Das war Abbado selbst vorbehalten, dessen Zugang vor allem der dritten, fünften und neunten Symphonie wohltuend unprätentiöse Züge verlieh. Fast schon trocken das Fortissimo des in punktierten Noten absteigenden Themas im Kopfsatz der Neunten; rastlos das von der Pauke mit energischer Prägnanz vorangetriebene Scherzo; ohne falschen Überschwang, in fast schlichtem Cantabile die "Ode an die Freude", die der Schönberg- Chor ganz im Sinne Abbados ohne Vibrato in klaren Linien sang. Nicht minder zurückhaltend das nie auftrumpfend tönende Solistenquartett (Angela Denoke, Larissa Diadkova, Rainer Trost und Albert Dohmen). Selbst dem berühmten Pochen der Terzen am Beginn der Fünften raubt Abbado jeden Anflug von pathetischer Schicksalhaftigkeit. Dabei fehlte es nicht an geradezu brachialer Kraft und tosender Lautstärke: Selten war etwa der Finalsatz der Fünften mit derart knalligen Blechbläsersätzen zu hören.
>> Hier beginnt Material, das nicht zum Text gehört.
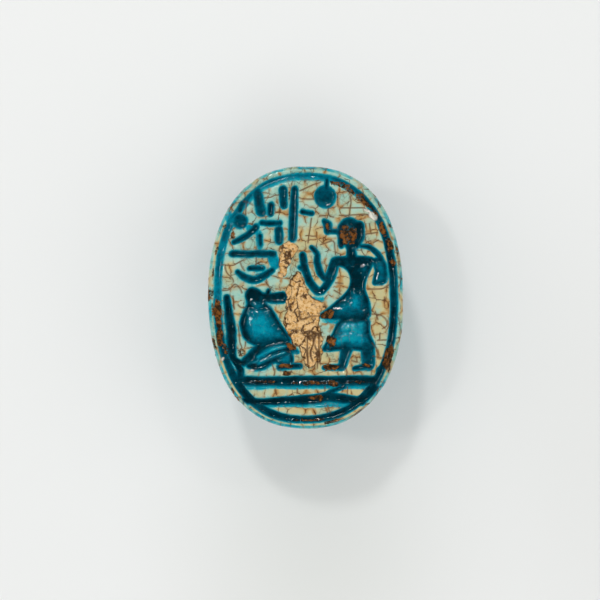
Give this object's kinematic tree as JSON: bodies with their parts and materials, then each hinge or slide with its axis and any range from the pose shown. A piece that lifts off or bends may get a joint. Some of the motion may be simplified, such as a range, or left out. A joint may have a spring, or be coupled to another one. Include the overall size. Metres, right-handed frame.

Aber das atemberaubende, Beethovens Metronom- Angaben durchaus entsprechende Tempo und vor allem die kurze, prägnante Artikulation ließen nie ein Gefühl von lastender Schwere aufkommen. Eher ertönte ein Hymnus des Lebens, der den Revolutionsballast der Historie längst hinter sich gelassen hat. Viel falsches Gewicht raubte dem Finale auch der Umstand, daß Abbado, penibel auf alle Doppelstriche bedacht, auch das Scherzo wiederholen ließ, das dadurch nicht bloß als flüchtiges Übergangsstück ertönte, sondern formale Eigenständigkeit erhielt.

Vielleicht ist dieser unbedingte Willen zum Leben, den Abbado trotz aller physischen Gebrechlichkeit ausstrahlt, auch der Schlüssel für die Unmittelbarkeit, mit der seine Beethoven-Deutungen die Zuhörer berührend packten: Wie er vor allem die "Pastrorale" jenseits bukolischer Schönfärbereien, als zärtliche Liebeserklärung an die Wonnen und Stürme des Lebens interpretierte, das besaß nahezu metaphysische Qualitäten. Und da rückt Abbado, trotz aller italienischer Eleganz, erneut ganz nahe an Furtwängler heran: Deutscher Tiefsinn, gepaart mit südländischer Leichtigkeit - eine wunderbare Mischung. Belohnt vom enthusiastischen Wiener Publikum mit zwanzigminütigen standing ovations nach der Neunten und einem Blumenregen auf das phantastische Orchester.